Victor Cicansky's gazebo opens this week at Grow Regina gardens
Cicansky said he hopes it will become a place of joy, just like gardening
A renowned artist's gazebo has been installed at McLeod Park and the Grow Regina community garden.
The Grow Regina group drew up the plans for the gazebo more than 10 years ago and called Victor Cicansky.
Cicansky is best known for his bronze and ceramic sculptures. He takes his inspiration from nature, personal experience and his own gardening.
"They said 'Well, would you charge anything?' I said, 'No. Listen, I'd love to do this project. I think it's a great project. Just let me know when we can start," he said.
Grow Regina raised nearly 80 per cent of the project's cost through fundraising and donations. The City of Regina donated $30,000 toward the fabrication and installation of the piece through its Civic Arts Capital Program.
Cicansky then got to work. He held a painting workshop and community members painted it with him. Now the artist, in his 80s, said it's ready. It's located on the 3500 block of Queen Street.
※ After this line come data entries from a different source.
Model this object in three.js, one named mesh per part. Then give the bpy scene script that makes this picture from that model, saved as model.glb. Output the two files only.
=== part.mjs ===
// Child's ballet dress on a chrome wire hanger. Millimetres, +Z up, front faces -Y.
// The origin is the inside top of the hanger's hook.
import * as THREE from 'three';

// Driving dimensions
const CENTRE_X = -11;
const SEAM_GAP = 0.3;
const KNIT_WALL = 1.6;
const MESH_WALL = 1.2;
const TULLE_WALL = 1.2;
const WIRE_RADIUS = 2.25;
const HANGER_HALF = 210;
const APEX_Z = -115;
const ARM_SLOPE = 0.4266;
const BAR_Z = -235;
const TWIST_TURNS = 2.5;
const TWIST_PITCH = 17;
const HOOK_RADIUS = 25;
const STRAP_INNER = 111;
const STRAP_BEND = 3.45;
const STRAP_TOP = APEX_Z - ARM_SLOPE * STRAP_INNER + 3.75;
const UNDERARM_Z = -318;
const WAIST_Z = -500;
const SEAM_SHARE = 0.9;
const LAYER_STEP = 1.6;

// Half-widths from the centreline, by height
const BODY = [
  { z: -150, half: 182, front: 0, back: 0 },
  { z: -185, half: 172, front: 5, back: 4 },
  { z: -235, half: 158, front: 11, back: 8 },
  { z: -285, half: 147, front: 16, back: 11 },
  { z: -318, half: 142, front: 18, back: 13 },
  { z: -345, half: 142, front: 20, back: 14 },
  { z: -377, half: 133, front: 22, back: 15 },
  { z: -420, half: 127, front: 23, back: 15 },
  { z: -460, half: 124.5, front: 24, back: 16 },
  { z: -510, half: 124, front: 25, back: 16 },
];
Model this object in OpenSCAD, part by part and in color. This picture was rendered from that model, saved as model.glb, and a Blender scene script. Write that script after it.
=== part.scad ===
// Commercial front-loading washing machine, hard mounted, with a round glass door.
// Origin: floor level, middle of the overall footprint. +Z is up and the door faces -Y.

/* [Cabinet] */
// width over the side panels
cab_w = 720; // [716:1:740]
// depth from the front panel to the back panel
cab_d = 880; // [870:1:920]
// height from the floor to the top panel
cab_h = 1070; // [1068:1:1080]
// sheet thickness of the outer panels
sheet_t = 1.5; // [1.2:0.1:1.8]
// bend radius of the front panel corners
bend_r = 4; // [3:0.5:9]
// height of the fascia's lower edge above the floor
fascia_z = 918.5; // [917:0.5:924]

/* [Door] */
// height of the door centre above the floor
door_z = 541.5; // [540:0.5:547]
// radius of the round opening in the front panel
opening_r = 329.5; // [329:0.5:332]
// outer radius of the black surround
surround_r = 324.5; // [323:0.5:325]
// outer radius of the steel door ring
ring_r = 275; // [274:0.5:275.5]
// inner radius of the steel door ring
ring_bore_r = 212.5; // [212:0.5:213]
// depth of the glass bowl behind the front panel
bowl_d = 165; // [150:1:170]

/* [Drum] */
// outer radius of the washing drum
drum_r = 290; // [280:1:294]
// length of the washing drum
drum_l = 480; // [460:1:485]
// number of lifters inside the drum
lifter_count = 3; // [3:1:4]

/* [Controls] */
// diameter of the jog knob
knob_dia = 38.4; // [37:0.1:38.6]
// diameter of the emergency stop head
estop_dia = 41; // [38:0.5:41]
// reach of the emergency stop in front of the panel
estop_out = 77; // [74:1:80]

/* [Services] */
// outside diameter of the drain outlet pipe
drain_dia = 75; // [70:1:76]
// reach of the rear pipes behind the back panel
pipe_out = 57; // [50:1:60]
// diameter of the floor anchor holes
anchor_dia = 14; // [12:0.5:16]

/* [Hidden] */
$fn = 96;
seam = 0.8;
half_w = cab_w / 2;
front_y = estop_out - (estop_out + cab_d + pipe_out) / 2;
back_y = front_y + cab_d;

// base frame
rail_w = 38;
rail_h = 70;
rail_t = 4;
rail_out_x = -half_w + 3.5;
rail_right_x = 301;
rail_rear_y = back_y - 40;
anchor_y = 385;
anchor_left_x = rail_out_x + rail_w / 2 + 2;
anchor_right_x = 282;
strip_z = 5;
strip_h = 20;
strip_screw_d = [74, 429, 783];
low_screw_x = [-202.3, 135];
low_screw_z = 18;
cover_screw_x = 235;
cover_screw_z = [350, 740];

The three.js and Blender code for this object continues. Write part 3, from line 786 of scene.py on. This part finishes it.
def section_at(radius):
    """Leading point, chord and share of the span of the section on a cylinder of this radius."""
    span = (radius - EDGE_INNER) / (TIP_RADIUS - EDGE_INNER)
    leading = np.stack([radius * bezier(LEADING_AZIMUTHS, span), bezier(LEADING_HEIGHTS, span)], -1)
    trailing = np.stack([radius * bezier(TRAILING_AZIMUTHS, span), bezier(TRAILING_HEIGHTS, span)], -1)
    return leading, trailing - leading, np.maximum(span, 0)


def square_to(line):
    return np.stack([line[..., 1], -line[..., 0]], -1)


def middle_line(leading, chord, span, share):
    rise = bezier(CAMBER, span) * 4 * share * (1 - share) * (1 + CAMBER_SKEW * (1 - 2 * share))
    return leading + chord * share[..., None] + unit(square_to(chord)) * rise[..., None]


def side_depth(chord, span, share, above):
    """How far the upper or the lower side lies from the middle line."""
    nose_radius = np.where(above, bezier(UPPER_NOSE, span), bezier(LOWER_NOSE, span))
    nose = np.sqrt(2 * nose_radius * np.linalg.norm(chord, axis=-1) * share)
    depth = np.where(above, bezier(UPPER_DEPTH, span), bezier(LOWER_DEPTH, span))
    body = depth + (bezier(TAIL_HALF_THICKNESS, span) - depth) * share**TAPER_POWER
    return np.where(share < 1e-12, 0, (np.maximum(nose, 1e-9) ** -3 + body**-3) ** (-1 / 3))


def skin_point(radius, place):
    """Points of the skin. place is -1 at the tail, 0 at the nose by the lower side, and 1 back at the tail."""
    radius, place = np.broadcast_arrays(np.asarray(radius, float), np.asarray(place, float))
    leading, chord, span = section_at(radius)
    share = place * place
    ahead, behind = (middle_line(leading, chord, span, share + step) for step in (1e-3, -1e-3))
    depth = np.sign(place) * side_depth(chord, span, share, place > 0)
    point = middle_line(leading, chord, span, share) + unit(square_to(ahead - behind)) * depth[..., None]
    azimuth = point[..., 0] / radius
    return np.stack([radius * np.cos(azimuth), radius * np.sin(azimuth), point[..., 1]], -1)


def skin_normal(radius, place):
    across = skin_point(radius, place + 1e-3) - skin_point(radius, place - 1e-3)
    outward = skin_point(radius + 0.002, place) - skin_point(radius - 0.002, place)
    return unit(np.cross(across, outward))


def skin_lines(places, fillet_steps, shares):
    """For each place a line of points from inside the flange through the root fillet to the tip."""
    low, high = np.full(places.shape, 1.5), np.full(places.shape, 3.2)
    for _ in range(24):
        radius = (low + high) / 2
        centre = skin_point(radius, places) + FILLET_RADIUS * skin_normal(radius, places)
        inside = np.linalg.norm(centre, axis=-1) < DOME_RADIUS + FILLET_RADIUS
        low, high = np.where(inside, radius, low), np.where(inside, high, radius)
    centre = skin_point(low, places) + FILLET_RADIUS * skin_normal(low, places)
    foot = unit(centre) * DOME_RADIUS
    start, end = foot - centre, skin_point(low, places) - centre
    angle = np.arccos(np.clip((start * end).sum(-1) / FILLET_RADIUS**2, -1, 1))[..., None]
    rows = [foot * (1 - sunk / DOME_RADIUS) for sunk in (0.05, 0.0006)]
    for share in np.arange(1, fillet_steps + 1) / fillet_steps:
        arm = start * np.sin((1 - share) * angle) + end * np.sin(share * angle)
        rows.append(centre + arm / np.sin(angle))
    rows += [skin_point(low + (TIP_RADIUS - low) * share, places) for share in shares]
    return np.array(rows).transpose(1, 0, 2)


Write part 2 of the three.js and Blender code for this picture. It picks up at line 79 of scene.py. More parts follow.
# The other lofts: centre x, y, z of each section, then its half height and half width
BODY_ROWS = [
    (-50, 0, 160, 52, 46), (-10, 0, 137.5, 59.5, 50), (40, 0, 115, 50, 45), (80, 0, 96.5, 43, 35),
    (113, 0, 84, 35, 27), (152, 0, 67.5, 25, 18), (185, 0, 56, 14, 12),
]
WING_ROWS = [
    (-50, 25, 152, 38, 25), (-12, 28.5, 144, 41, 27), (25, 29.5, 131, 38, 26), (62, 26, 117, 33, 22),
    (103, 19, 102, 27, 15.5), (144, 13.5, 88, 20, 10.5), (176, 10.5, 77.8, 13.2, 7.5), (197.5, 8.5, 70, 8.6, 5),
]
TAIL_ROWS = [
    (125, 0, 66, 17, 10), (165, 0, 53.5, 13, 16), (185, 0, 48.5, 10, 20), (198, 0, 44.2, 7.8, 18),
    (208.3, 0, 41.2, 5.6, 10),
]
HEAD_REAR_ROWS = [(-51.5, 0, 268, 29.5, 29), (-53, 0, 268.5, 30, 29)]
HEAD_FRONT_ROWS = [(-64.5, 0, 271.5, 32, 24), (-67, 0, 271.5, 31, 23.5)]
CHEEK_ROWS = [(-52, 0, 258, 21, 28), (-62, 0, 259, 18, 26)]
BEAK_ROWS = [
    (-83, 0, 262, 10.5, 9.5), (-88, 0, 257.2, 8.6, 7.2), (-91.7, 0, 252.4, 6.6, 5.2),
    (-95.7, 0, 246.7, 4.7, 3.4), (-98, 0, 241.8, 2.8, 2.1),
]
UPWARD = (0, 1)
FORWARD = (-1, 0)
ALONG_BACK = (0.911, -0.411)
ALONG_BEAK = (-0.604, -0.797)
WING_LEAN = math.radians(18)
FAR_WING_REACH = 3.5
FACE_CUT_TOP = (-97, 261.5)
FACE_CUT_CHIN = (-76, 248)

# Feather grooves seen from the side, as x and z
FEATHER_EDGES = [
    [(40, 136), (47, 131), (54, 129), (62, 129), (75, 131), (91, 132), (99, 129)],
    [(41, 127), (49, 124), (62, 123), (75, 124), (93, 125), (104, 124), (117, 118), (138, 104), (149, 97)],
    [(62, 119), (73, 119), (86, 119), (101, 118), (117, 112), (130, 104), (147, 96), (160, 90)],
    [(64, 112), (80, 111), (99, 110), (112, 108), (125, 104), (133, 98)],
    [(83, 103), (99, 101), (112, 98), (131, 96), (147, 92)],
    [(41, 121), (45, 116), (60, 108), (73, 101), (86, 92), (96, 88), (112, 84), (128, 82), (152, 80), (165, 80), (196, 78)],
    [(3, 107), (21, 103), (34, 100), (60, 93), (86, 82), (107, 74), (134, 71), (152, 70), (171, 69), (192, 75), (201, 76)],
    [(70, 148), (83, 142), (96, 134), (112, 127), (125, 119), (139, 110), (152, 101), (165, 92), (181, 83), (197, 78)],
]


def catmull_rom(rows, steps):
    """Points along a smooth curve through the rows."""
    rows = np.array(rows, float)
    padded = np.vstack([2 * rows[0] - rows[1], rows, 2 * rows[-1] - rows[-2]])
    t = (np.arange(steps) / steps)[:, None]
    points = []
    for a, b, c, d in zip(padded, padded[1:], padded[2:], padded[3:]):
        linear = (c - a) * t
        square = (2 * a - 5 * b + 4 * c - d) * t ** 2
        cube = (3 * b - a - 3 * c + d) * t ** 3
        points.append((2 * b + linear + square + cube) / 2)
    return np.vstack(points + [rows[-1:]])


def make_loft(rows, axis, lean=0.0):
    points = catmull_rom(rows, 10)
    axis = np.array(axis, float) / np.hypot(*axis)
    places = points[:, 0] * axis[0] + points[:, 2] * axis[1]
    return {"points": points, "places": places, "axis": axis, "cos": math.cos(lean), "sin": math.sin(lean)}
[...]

"The whole idea of the gazebo was a grove of trees. The pillars are trees with branches, and they support a green leafy roof. And the leaves are cut out around the edge," Cicansky said. "They'll produce some interesting shadows. So it actually looks like a grove of trees."
There's also vegetables all around the railings, including peas, carrots and tomatoes.
"This one-of-a-kind art installation will be appreciated by Regina residents, visitors to our city and Grow Regina gardeners for years to come," Yvette Crane, gazebo committee chair for Grow Regina Community Gardens Inc, said in a release.
Cicansky said that even though it's being installed in a pandemic, people understand it is not the time to gather at it just yet.
"Gardeners of ours have always understood how nature works. So we're in a pandemic now, we're in a drought," Cicansky said. "But you know what? You continue to garden. You find other ways of managing."
Gardening is a joy for Cicansky, who has his own large summer garden and a smaller winter one. He said he hopes the gazebo becomes a place of joy too.
"That's what gardening was always about," Cicansky said.